_Problem description_:
Among the entries below, find the line with "Keep writing the", then quote it and each following line up to and including the line with "return np.column_stack([np.interp(at, length, values[:, k])", and nothing else.

_Data provided_:
★ ★ ★ ★
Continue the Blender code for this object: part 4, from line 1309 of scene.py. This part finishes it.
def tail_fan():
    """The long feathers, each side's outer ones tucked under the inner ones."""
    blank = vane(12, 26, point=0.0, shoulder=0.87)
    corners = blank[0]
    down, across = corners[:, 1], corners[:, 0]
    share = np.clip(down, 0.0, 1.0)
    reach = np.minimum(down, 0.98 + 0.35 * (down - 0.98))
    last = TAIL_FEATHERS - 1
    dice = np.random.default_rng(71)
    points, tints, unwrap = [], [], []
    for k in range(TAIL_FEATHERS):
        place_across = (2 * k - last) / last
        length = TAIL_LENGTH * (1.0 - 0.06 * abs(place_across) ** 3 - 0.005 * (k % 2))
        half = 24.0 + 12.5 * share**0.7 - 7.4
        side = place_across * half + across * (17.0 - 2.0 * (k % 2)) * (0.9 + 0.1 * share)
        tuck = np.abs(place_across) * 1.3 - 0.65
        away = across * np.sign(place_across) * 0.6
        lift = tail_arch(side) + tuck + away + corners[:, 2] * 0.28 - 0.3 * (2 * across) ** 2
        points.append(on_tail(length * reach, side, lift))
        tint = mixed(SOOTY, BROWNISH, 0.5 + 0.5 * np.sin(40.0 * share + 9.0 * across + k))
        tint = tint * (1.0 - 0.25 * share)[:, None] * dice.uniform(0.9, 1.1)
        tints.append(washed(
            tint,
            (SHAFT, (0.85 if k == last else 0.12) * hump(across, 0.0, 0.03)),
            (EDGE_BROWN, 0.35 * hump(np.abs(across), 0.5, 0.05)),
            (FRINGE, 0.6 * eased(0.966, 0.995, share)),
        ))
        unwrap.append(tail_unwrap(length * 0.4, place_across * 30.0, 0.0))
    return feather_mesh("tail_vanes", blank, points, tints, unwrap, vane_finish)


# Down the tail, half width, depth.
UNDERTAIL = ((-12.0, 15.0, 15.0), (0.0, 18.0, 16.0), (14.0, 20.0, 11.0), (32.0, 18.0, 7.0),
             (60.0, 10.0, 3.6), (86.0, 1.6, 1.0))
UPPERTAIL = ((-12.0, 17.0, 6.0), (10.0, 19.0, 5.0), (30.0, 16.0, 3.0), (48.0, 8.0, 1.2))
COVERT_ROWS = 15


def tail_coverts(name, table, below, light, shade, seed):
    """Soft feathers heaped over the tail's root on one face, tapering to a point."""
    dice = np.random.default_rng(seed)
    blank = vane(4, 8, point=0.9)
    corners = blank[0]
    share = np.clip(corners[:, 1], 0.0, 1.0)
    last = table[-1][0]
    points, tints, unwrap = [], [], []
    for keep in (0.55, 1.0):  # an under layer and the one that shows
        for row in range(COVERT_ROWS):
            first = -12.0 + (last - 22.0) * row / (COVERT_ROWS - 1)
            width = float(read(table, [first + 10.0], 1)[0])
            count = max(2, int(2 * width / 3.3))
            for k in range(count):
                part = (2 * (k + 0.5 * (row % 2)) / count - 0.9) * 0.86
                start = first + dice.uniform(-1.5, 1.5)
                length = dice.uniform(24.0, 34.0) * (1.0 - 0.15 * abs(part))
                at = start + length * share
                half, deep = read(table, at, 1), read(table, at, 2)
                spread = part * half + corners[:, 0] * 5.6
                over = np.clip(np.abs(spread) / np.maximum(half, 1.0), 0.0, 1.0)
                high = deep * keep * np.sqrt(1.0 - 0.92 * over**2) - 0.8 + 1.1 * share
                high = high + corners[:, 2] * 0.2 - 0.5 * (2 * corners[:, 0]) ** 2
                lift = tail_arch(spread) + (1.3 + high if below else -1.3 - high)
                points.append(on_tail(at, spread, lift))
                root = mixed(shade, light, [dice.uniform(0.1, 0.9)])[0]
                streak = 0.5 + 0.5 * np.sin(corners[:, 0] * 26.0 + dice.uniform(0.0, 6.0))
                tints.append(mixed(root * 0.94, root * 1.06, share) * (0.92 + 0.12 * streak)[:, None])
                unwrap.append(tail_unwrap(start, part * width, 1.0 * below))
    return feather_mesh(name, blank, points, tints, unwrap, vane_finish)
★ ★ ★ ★
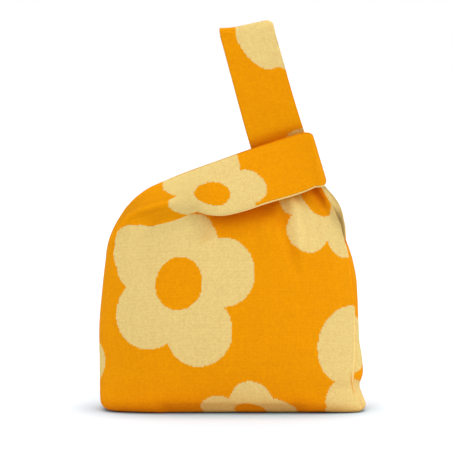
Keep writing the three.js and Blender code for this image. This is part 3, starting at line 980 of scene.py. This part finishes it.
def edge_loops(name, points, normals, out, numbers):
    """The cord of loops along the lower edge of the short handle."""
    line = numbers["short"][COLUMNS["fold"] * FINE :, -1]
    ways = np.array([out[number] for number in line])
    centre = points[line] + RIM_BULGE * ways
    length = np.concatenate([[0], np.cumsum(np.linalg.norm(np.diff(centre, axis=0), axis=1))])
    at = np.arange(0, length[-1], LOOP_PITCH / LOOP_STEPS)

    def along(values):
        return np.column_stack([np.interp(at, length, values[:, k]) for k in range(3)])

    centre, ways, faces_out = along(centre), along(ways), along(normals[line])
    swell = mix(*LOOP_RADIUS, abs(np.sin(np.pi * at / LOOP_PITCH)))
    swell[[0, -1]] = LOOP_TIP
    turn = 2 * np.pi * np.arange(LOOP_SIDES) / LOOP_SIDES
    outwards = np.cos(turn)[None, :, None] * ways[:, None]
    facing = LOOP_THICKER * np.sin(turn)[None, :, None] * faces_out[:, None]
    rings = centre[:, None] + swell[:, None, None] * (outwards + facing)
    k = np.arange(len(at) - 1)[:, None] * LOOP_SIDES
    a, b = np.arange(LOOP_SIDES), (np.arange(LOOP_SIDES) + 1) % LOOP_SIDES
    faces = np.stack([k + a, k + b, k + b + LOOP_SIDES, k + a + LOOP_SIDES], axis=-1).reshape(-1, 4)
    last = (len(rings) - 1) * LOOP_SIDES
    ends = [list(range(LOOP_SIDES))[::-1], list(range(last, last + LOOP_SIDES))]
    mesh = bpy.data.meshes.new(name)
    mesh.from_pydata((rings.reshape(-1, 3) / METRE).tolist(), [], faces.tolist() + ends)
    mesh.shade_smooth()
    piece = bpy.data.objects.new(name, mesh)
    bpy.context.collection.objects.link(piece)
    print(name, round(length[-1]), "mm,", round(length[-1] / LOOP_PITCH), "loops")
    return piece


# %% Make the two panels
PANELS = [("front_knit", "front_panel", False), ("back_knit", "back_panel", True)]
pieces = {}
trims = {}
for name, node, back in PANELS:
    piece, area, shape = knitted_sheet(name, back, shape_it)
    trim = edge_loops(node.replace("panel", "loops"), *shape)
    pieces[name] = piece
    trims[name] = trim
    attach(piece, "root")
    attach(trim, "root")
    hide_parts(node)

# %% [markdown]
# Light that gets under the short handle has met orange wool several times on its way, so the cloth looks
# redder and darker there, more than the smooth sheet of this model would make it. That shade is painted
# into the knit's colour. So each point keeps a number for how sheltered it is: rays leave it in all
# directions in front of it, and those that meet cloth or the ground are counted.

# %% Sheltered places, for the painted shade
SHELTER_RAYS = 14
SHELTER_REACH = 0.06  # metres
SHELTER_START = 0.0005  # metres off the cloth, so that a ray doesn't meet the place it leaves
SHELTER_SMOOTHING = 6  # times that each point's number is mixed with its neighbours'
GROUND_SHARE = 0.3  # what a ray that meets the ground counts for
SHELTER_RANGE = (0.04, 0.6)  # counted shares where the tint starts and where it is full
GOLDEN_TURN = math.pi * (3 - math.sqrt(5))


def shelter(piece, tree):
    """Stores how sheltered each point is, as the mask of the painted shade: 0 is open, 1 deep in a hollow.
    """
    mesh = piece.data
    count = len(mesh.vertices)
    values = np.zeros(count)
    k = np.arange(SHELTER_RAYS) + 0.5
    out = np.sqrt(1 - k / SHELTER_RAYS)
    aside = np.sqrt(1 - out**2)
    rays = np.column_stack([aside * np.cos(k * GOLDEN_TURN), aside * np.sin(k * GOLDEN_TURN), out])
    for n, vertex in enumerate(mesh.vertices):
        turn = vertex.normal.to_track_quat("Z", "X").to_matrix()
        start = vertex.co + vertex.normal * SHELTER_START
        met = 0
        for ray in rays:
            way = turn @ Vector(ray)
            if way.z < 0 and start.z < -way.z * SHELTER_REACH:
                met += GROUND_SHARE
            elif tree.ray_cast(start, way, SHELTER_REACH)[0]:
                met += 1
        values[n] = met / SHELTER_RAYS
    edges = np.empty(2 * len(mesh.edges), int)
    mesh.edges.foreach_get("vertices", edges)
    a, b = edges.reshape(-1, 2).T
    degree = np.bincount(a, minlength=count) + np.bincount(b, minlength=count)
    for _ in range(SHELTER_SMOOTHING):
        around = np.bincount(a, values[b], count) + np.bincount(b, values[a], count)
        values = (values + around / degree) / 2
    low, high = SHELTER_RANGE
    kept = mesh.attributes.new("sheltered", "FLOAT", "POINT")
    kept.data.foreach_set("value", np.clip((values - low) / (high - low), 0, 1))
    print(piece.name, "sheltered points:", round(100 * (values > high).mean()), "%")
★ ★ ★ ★
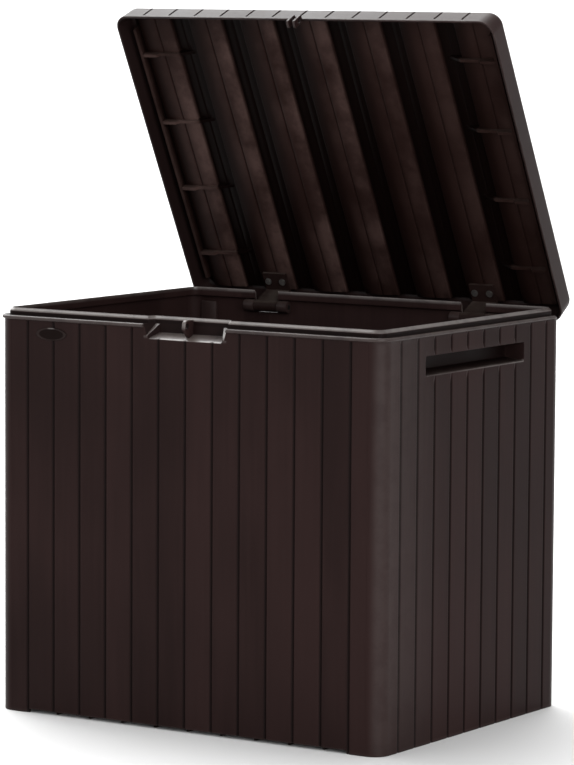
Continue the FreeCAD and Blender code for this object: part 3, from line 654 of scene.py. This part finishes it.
★ ★ ★ ★
_Written response_:
Keep writing the three.js and Blender code for this image. This is part 3, starting at line 980 of scene.py. This part finishes it.
def edge_loops(name, points, normals, out, numbers):
    """The cord of loops along the lower edge of the short handle."""
    line = numbers["short"][COLUMNS["fold"] * FINE :, -1]
    ways = np.array([out[number] for number in line])
    centre = points[line] + RIM_BULGE * ways
    length = np.concatenate([[0], np.cumsum(np.linalg.norm(np.diff(centre, axis=0), axis=1))])
    at = np.arange(0, length[-1], LOOP_PITCH / LOOP_STEPS)

    def along(values):
        return np.column_stack([np.interp(at, length, values[:, k]) for k in range(3)])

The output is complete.